● **OBJECTIVE**
Copy out each line of the listing that has the word "from" in it.

● **DATA PROVIDED**

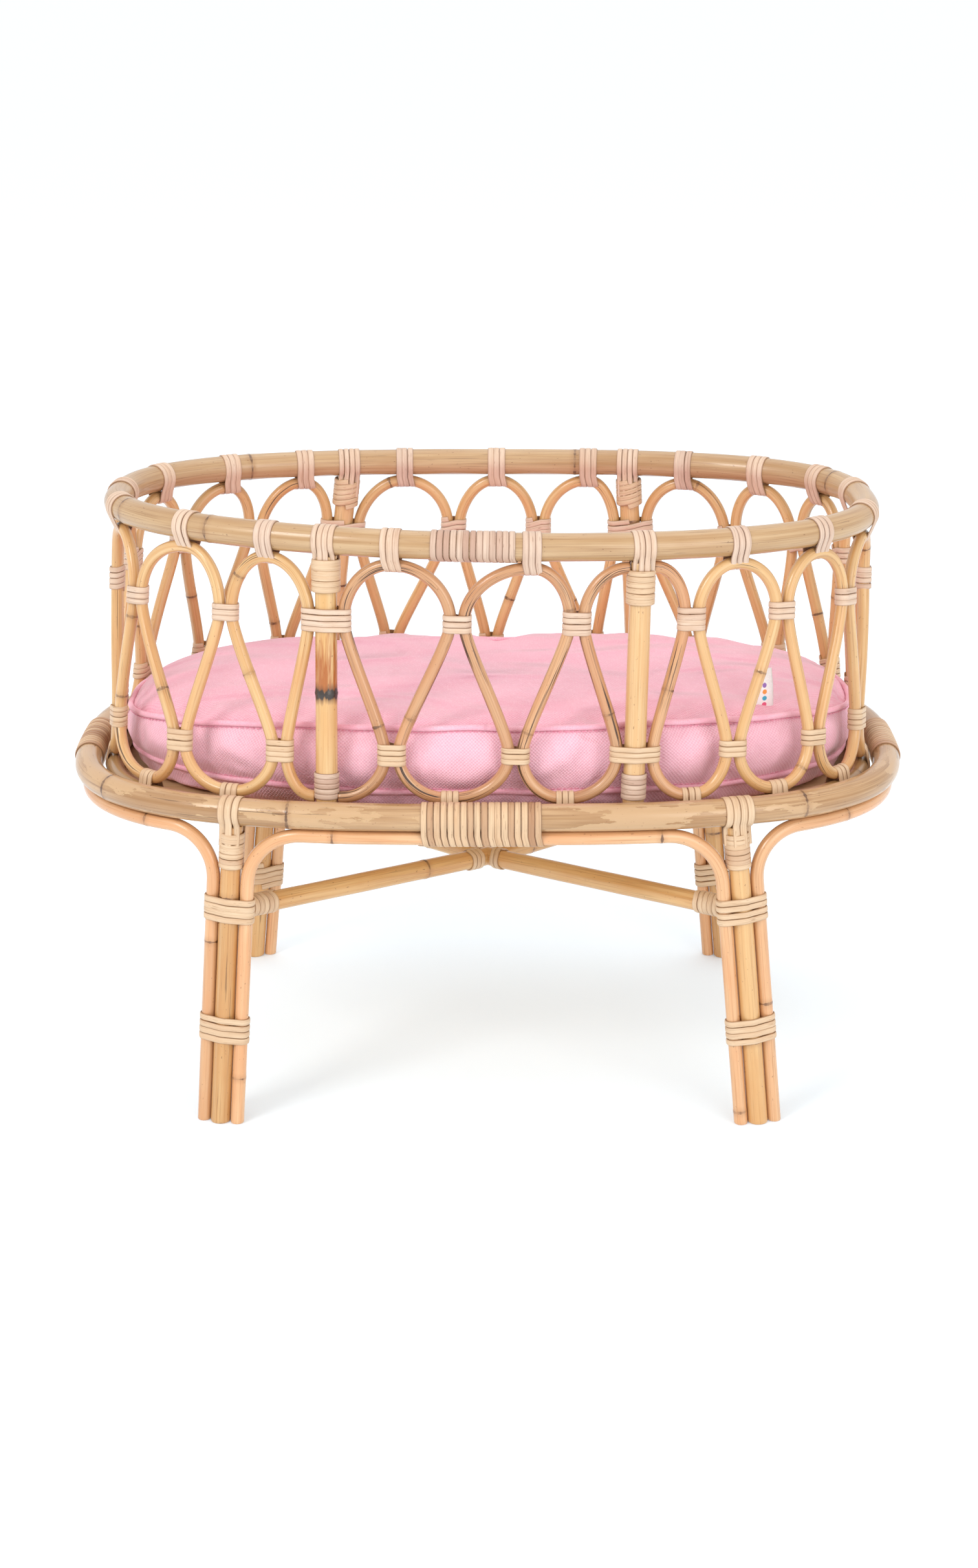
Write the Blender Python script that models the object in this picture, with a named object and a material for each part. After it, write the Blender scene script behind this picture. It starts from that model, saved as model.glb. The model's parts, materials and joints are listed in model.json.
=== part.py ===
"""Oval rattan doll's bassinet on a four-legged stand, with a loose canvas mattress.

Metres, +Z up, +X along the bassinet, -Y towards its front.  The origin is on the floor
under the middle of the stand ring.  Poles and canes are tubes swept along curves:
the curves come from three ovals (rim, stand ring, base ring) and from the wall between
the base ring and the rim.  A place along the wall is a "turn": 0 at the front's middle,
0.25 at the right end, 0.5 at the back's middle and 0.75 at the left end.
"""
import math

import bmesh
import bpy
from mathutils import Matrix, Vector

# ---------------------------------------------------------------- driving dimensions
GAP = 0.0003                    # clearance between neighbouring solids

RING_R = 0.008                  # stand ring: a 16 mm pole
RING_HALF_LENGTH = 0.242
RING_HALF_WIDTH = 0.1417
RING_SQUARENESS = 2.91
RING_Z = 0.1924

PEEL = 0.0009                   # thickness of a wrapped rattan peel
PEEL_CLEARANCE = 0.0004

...

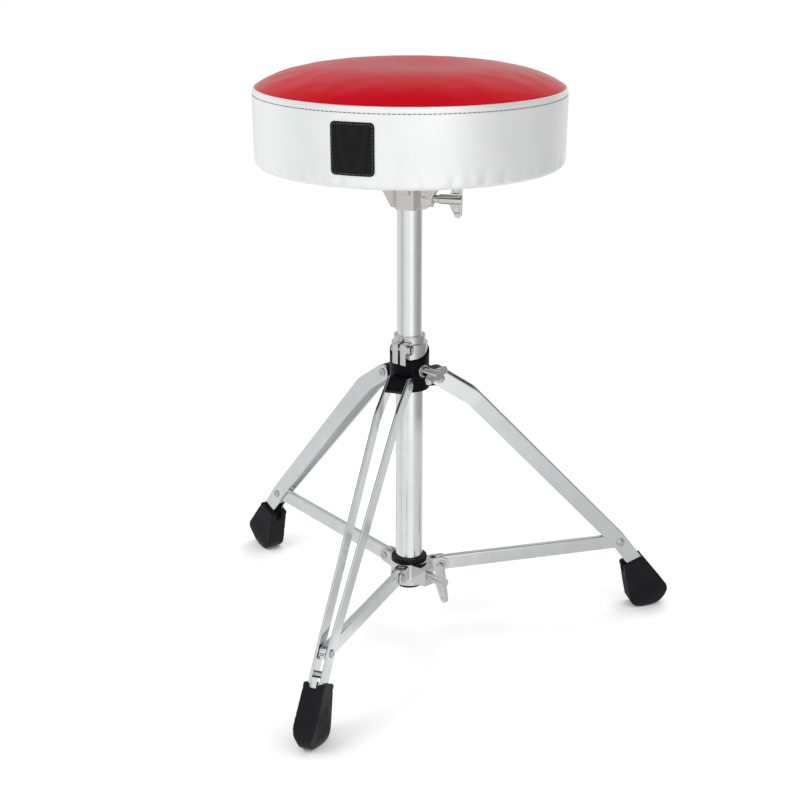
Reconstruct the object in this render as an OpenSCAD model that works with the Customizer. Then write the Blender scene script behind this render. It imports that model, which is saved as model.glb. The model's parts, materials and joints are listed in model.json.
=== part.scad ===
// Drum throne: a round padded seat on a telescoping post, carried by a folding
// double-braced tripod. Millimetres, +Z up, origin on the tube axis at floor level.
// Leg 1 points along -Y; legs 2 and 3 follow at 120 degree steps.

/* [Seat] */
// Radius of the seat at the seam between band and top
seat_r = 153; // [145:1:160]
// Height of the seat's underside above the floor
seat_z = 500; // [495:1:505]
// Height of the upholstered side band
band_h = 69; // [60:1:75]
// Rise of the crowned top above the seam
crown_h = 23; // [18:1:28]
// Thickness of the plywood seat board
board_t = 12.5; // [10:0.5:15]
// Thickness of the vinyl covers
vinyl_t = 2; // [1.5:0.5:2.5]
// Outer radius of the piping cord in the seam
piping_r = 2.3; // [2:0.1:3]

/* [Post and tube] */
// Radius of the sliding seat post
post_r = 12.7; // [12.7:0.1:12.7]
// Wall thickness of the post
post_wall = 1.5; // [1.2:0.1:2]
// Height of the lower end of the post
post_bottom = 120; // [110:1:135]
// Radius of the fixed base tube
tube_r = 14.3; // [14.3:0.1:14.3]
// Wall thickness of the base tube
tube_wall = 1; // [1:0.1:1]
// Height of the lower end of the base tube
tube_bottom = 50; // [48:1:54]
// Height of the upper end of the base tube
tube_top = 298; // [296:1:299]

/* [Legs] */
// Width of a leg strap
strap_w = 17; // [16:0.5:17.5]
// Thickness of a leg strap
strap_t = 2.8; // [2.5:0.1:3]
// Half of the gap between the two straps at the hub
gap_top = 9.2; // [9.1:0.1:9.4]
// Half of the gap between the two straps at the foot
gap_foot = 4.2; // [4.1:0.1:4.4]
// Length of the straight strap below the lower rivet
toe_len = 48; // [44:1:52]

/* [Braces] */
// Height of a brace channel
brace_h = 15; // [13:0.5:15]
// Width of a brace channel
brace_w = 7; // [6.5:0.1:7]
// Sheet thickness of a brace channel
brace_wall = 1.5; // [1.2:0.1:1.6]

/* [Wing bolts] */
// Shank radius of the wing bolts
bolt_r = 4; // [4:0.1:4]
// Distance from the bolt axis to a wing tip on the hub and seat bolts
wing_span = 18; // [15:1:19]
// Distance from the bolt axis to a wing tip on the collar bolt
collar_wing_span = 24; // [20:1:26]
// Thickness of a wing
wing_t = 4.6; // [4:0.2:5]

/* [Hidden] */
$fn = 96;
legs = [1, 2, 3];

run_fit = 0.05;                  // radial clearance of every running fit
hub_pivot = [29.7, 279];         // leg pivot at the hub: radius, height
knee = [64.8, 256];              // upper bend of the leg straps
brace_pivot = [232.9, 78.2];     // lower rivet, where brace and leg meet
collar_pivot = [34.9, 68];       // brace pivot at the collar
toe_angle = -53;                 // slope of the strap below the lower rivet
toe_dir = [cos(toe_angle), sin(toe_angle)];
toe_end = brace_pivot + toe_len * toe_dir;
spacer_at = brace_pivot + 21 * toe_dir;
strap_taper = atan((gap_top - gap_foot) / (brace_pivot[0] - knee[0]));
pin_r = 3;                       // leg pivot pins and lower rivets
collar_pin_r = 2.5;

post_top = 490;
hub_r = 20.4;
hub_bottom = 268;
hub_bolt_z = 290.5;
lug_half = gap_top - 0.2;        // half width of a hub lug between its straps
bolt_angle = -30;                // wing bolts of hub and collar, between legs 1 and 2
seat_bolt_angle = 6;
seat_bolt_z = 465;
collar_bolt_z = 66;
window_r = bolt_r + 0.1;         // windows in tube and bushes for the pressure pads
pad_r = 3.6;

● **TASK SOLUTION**
Write the Blender Python script that models the object in this picture, with a named object and a material for each part. After it, write the Blender scene script behind this picture. It starts from that model, saved as model.glb. The model's parts, materials and joints are listed in model.json.
the curves come from three ovals (rim, stand ring, base ring) and from the wall between
from mathutils import Matrix, Vector
// Distance from the bolt axis to a wing tip on the hub and seat bolts
// Distance from the bolt axis to a wing tip on the collar bolt